At our celebration on June 18th, Alexander MacLeod, Associate Professor of English at Saint Mary’s University, is going to talk about connections among the first three Bookmarks in the Maritimes. Kate Scarth, Chair of L.M. Montgomery Studies at the University of Prince Edward Island, will talk about Montgomery’s time as a student at Dalhousie University and as a journalist at the Daily Echo. Budge Wilson, author of Before Green Gables, and Mike Hamm of Bookmark II Halifax will read from L.M. Montgomery’s work, and I’ll read from her journals and talk about her love of Point Pleasant Park. Laurie Murphy, Executive Director of Project Bookmark, will describe the literary trail of Bookmark plaques across Canada. The Writers’ Federation of Nova Scotia is co-sponsoring the event with our Halifax Reading Circle, and Marilyn Smulders, Executive Director of the WFNS, will be our emcee. There will be live music, tea and squares, and raffles for Elly MacKay “Anne” prints, Tundra editions of the Anne novels, tickets to Anne of Green Gables, The Musical, and more.

Women's Council House, Halifax

Women’s Council House, Halifax

Please join us on June 18th to celebrate L.M. Montgomery and writing set in the Maritimes! We’d love to know if you’re able to attend—here’s the link to the Facebook event, so you can let us know you’re coming.

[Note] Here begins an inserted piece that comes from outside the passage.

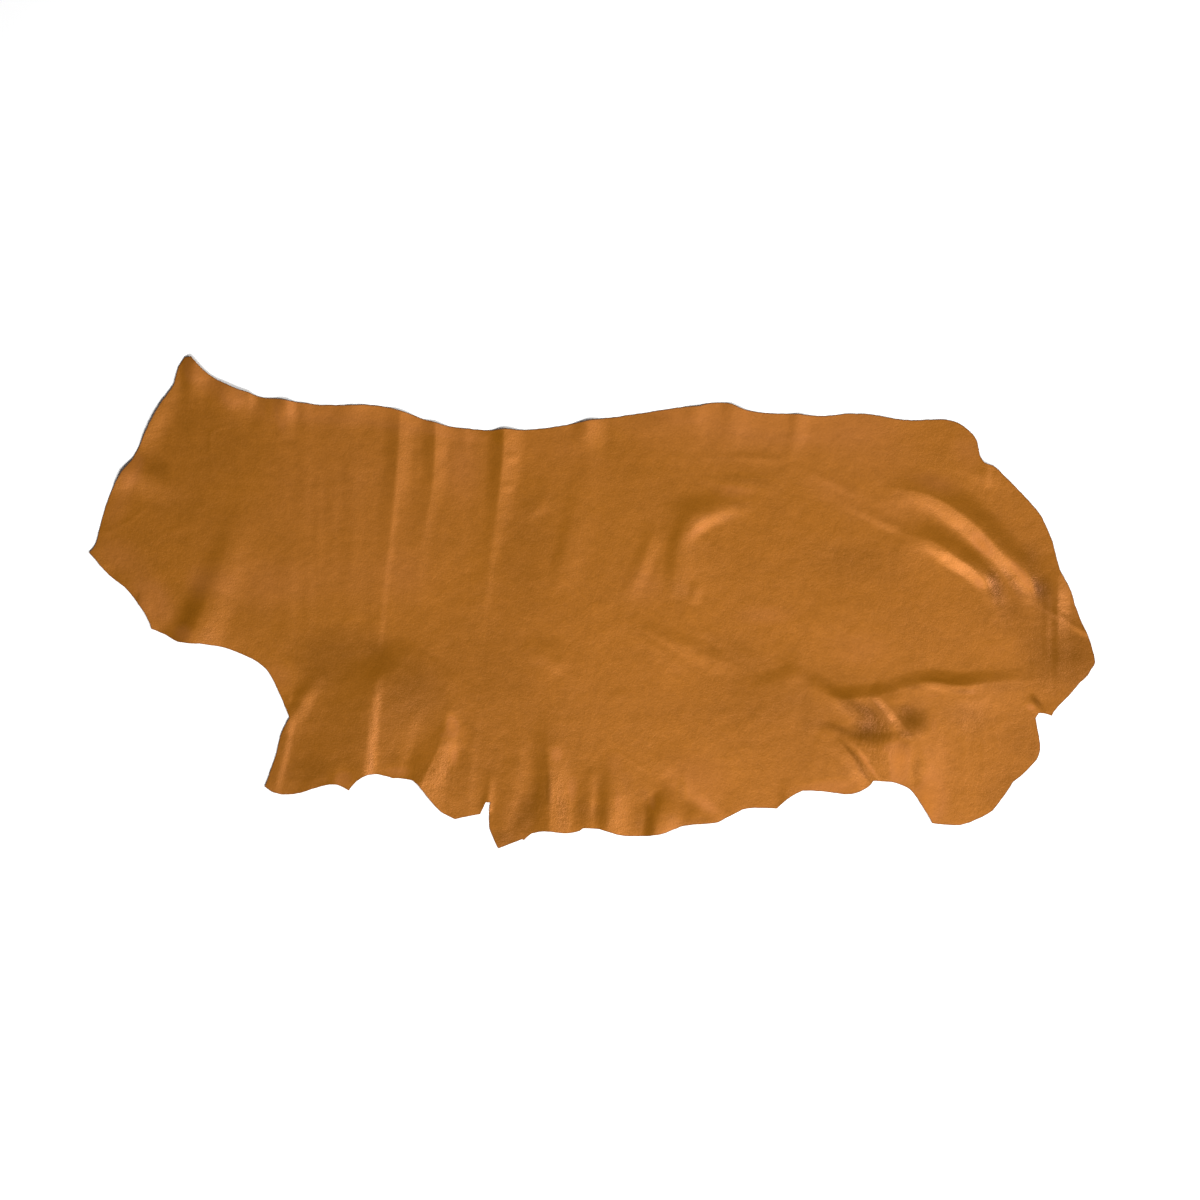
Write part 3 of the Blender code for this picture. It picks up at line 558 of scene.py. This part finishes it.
GRAIN_DARK = (0.2170, 0.0734, 0.0012)  # the grain side's colour, at its darkest and its palest
GRAIN_PALE = (0.3420, 0.1158, 0.0024)
WORLD = 0.10
KEY = 151
SIDE = 209
CAMERA_HEIGHT = 12.0



def turns(points):
    """How far the edge turns at each point, above 0 to the left, and 0 at a corner, where it turns more than CORNER."""
    before, after = points - np.roll(points, 1, 0), np.roll(points, -1, 0) - points
    turn = np.arctan2(before[:, 0] * after[:, 1] - before[:, 1] * after[:, 0], (before * after).sum(1))
    return np.where(np.abs(turn) > CORNER, 0, turn)


def edge_points(step):
    """The closed edge: each section's arc, cut into facets no longer than step, with the small waver of a knife cut."""
    points = np.array([(row["x"], row["y"]) for part in EDGES for row in part]) * MM
    chords = np.roll(points, -1, 0) - points
    lengths = np.hypot(*chords.T)
    turn = turns(points)
    before = turn * lengths / (lengths + np.roll(lengths, 1))
    after = np.roll(turn * np.roll(lengths, 1) / (lengths + np.roll(lengths, 1)), -1)
    bows = lengths / 8 * (before + after)
    out = []
    for start, chord, bow in zip(points, chords, bows):
        out_of = np.array([chord[1], -chord[0]]) / np.hypot(*chord)
        count = max(1, math.ceil(np.hypot(*chord) / step))
        for k in range(count):
            u = k / count
            out.append(start + u * chord + 4 * u * (1 - u) * bow * out_of)
    out = np.array(out)
    out += outward(out) * (0.45 * MM * noise(out, 9 * MM, 1) + 0.5 * MM * noise(out, 31 * MM, 2))[:, None]
    return out


def outward(loop):
    """The direction out of an anticlockwise loop at each of its points."""
    ahead = np.roll(loop, -1, axis=0) - np.roll(loop, 1, axis=0)
    ahead /= np.hypot(*ahead.T)[:, None]
    return np.column_stack([ahead[:, 1], -ahead[:, 0]])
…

If you’re not able to be there in person, but you’d like to donate to help build more Bookmarks in the Maritimes, you can make a donation on the Project Bookmark Canada website.

I’m excited about the event, and about future Bookmarks in our region and throughout Canada. Regular readers of my blog will know about my interest in travelling across Canada (I wrote about my road trip “From Halifax to Vancouver and Home Again” a couple of years ago, and about my pilgrimage to see the Carol Shields Bookmark in Winnipeg). I love the idea of a “literary Trans-Canada highway,” to borrow Kristen den Hartog’s phrase, and it’s been a pleasure to volunteer for Project Bookmark over the past few years.

For more information:

A Bookmark for Prince Edward Island: Lucy Maud Montgomery’s “The Gable Window,” at Project Bookmark

An article by Hughena Matheson about the Halifax Reading Circle

An article about the No Great Mischief Bookmark, which I wrote for the Writers’ Federation of Nova Scotia newsletter Eastword

My “L.M. Montgomery in Nova Scotia” page

Here are a few of the photos I took last week at the Old Burying Ground in Halifax, which Montgomery fictionalized as “Old St. John’s Cemetery” in Anne of the Island:

The Old Burying Ground, Halifax

Kingsport (aka Halifax) “has other historic spots also, which may be hunted out by the curious, and none is more quaint and delightful than Old St. John’s Cemetery at the very core of the town…. ‘I’m going across to Old St. John’s after lunch,’ said Anne. ‘I don’t know that a graveyard is a very good place to go to get cheered up, but it seems the only get-at-able place where there are trees, and trees I must have. I’ll sit on one of those old slabs and shut my eyes and imagine I’m in the Avonlea woods.’ Anne did not do that, however, for she found enough of interest in Old St. John’s to keep her eyes wide open. They went in by the entrance gates, past the simple, massive, stone arch surmounted by the great lion of England.”

Welsford-Parker Monument

The Old Burying Ground, Halifax

I find it fascinating to read about places in Halifax Montgomery disliked (there are many) and places she liked (a few, including the Public Gardens and Point Pleasant Park). For example: “Halifax is the grimiest city in Canada—I know it is!!” (March 16, 1902). We thought about using that line on the invitation for the literary soirée, but we settled on “Even Halifax is pretty now. The trees are respectably leafy and every grass plot is gay with dandelions” (June 2, 1902).